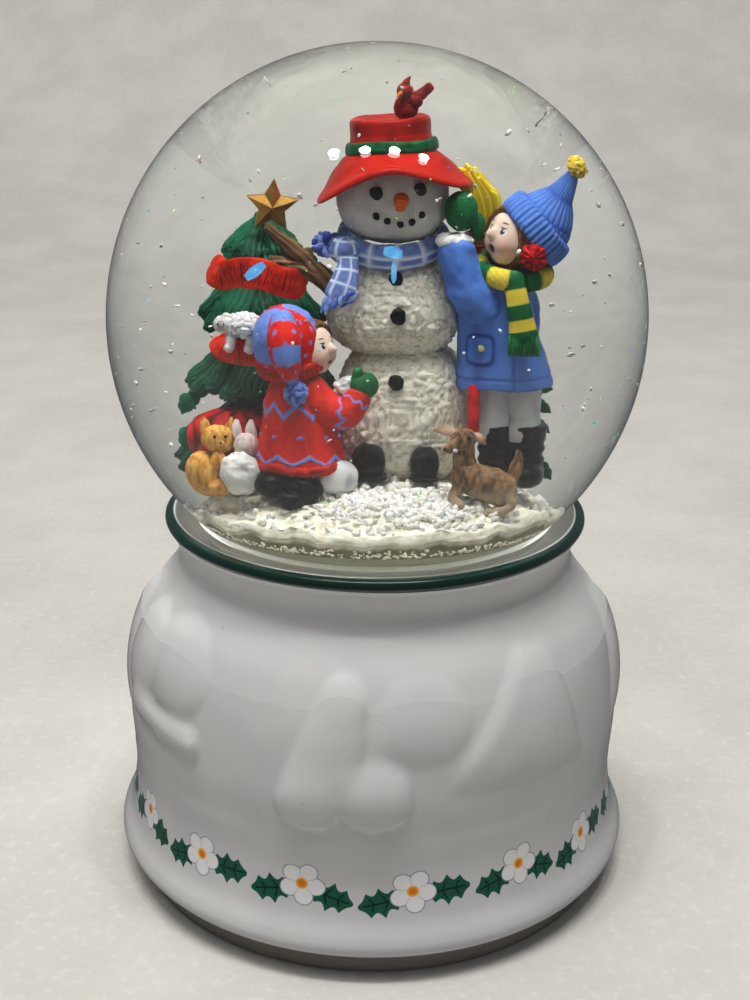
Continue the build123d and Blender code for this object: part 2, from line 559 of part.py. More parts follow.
def tree():
    """Fir with a star, two ribbon banners and the toys round its foot."""
    star = Pos(-15.1, 3.4, 125.0) * Rot(90, 0, 0) * extrude(star_face(3.9, 1.7), 1.6)
    yield "tree_star", star
    upper = ribbon(-17.4, 0.6, 7.6, 8.4, 112.4, 3.8)
    yield "ribbon_banners", [upper, ribbon(-18.2, -0.8, 6.8, 7.6, 104.0, 3.4)]
    yield "lamb", ellipsoid((-19.6, -8.6, 109.2), (3.3, 1.7, 1.9))
    yield "red_drape", ellipsoid((-20.8, -4.2, 93.4), (4.4, 3.0, 3.0))
    yield "toy_cat", Pos(-22.4, -10.4, 94.2) * Sphere(2.3) + ellipsoid((-24.0, -10.0, 89.0), (2.8, 2.4, 4.2))
    rabbit_body = ellipsoid((-19.4, -13.6, 89.4), (2.5, 2.3, 3.4))
    yield "toy_rabbit", Pos(-20.0, -13.4, 93.2) * Sphere(1.7) + rabbit_body
    upper_tiers = [(116.2, 122.6, 4.9, 2.6), (108.0, 117.0, 7.0, 3.2)]
    tiers = upper_tiers + [(98.6, 109.0, 8.4, 4.2), (86.0, 99.8, 8.9, 4.6)]
    boughs = [Pos(-16.0, 3.2, (low + high) / 2) * Cone(r0, r1, high - low) for low, high, r0, r1 in tiers]
    yield "tree", boughs[0] + boughs[1:]


def star_face(tip_r, waist_r):
    """Return a five-pointed star, upright in the XY plane."""
    points = []
    for corner in range(10):
        radius = tip_r if corner % 2 == 0 else waist_r
        angle = pi / 2 + corner * pi / 5
        points.append((radius * cos(angle), radius * sin(angle)))
    return make_face(Polyline(*points, close=True))


def ribbon(x, y, r_in, r_out, low, height):
    """Return the front half of a band, bent round the tree."""
    ring = Cylinder(r_out, height) - Cylinder(r_in, 2 * height)
    band = ring - Pos(0, r_out, 0) * Box(4 * r_out, 2 * r_out, 20)
    return Pos(x, y, low + height / 2) * band


def animals_and_leaves():
    """Fawn in front of the child's boots and the holly sprigs behind them."""
    body = ellipsoid((16.6, -15.0, 87.2), (4.6, 2.7, 3.3))
    neck = rod((14.4, -15.2, 88.0), (12.9, -15.4, 93.6), 1.9, 1.2)
    head = ellipsoid((12.2, -15.8, 94.6), (2.1, 2.0, 1.5))
    tail = rod((19.6, -14.6, 87.6), (20.6, -14.2, 92.2), 1.0, 0.6)
    yield "fawn", body + neck + head + tail
    leaves = [ellipsoid((24.2, 2.0, z), (1.9, 1.2, 1.5)) for z in (88.6, 94.2, 98.6)]
    yield "holly_sprigs", leaves


# ---------------------------------------------------------------- assembly and output
def boxes_meet(first, second):
    """Say whether two shapes' bounding boxes overlap."""
    a = first.bounding_box()
    b = second.bounding_box()
    return (a.min.X < b.max.X and b.min.X < a.max.X and a.min.Y < b.max.Y and b.min.Y < a.max.Y
            and a.min.Z < b.max.Z and b.min.Z < a.max.Z)


def seated_figures():
    """Build the glued castings so that each later one is cut to sit against the earlier ones."""
    groups = [snowman(), props(), kneeling_child(), standing_child(), animals_and_leaves(), tree()]
    placed = {}
    for group in groups:
        for name, shape in group:
            solids = shape if isinstance(shape, list) else [shape]
            neighbours = [other for others in placed.values() for other in others]
            placed[name] = [seat(solid, neighbours) for solid in solids]
    neighbours = [other for others in placed.values() for other in others]
    placed["snow_mound"] = [seat(snow_mound(), neighbours)]
    return placed


def seat(solid, neighbours):
    """Cut away what neighbours already fill and keep the main solid."""
    for other in neighbours:
        if boxes_meet(solid, other):
            solid = solid - other
    return largest(solid)


def build():
    """Return every node's name with its list of solids."""
    shells = [ceramic_base, glass_globe, rubber_stopper, sealant_ring, settled_snow, cover_plate, cover_bead]
    winding = [winding_key, winding_arbor, arbor_circlip, spring_barrel, barrel_lid, mainspring]
    music = [bedplate, movement_screws, note_cylinder, cylinder_arbor, cylinder_wheel, comb, bench_screws]
    governor = [second_wheel, governor_fan, governor_frame]
    nodes = {maker.__name__: maker() for maker in shells + winding + music + governor}
    nodes.update(seated_figures())
    return nodes


def main():
    """Write one STEP file for each node."""
    os.makedirs("parts", exist_ok=True)
    for name, shape in build().items():
        shapes = shape if isinstance(shape, list) else [shape]
        solids = [solid for item in shapes for solid in item.solids()]
        export_step(solids[0] if len(solids) == 1 else Compound(children=solids), f"parts/{name}.step")
        print(name, len(solids), "solid(s)", round(sum(solid.volume for solid in solids), 2), "mm3")


if __name__ == "__main__":
    main()
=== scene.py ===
# %% [markdown]
# # A musical snow globe
# The object is a glass ball full of water on a glazed ceramic base, with a painted resin group inside.
# The CAD part already holds every piece's size, place and motion. Here the pieces that show are made
# again as fine surfaces, in the same frame: metres, Z up, the front towards -Y.

# %% Load the frame
import math

import bpy
import numpy as np
from mathutils import Matrix, Vector


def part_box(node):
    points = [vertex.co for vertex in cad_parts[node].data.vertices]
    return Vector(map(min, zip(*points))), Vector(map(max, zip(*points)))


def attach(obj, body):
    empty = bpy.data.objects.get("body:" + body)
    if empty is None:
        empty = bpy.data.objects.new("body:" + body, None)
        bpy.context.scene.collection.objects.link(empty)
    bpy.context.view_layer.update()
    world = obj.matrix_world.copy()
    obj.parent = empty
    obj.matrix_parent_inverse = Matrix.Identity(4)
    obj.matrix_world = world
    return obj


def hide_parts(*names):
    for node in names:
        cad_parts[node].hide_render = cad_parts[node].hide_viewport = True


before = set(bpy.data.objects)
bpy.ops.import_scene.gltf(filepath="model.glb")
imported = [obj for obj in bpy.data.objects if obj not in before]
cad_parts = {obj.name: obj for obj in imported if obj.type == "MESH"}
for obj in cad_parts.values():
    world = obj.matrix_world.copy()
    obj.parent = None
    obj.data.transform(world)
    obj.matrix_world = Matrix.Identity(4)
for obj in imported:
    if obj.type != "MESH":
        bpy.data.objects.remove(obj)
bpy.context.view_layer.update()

# %% [markdown]
# ## Sizes
# All shapes below are worked out in millimetres and scaled once, when they become meshes.
# The ball's centre height and the rim's height are read from the CAD nodes' boxes,
# so these follow the part if it is ever changed.

# %% Driving sizes
MM = 0.001


def node_box(node):
    """A CAD node's lowest and highest corners in millimetres."""
    low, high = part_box(node)
    return np.array(low) / MM, np.array(high) / MM


BALL_R = 50.0
BALL_Z = node_box("glass_globe")[1][2] - BALL_R
GLASS_WALL = 2.0
NECK_R = 33.2
NECK_BORE_R = 31.2
RIM_Z = node_box("ceramic_base")[1][2]
print("ball centre height", round(float(BALL_Z), 2), "rim", round(float(RIM_Z), 2))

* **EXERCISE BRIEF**
Output exactly one stretch of the listing: from the line containing "round(sum(solid.volume for solid" through the line containing "obj.matrix_world = Matrix.Identity(4)", both end lines included.

* **TASK OUTPUT**
        print(name, len(solids), "solid(s)", round(sum(solid.volume for solid in solids), 2), "mm3")


if __name__ == "__main__":
    main()
=== scene.py ===
# %% [markdown]
# # A musical snow globe
# The object is a glass ball full of water on a glazed ceramic base, with a painted resin group inside.
# The CAD part already holds every piece's size, place and motion. Here the pieces that show are made
# again as fine surfaces, in the same frame: metres, Z up, the front towards -Y.

# %% Load the frame
import math

import bpy
import numpy as np
from mathutils import Matrix, Vector


def part_box(node):
    points = [vertex.co for vertex in cad_parts[node].data.vertices]
    return Vector(map(min, zip(*points))), Vector(map(max, zip(*points)))


def attach(obj, body):
    empty = bpy.data.objects.get("body:" + body)
    if empty is None:
        empty = bpy.data.objects.new("body:" + body, None)
        bpy.context.scene.collection.objects.link(empty)
    bpy.context.view_layer.update()
    world = obj.matrix_world.copy()
    obj.parent = empty
    obj.matrix_parent_inverse = Matrix.Identity(4)
    obj.matrix_world = world
    return obj


def hide_parts(*names):
    for node in names:
        cad_parts[node].hide_render = cad_parts[node].hide_viewport = True


before = set(bpy.data.objects)
bpy.ops.import_scene.gltf(filepath="model.glb")
imported = [obj for obj in bpy.data.objects if obj not in before]
cad_parts = {obj.name: obj for obj in imported if obj.type == "MESH"}
for obj in cad_parts.values():
    world = obj.matrix_world.copy()
    obj.parent = None
    obj.data.transform(world)
    obj.matrix_world = Matrix.Identity(4)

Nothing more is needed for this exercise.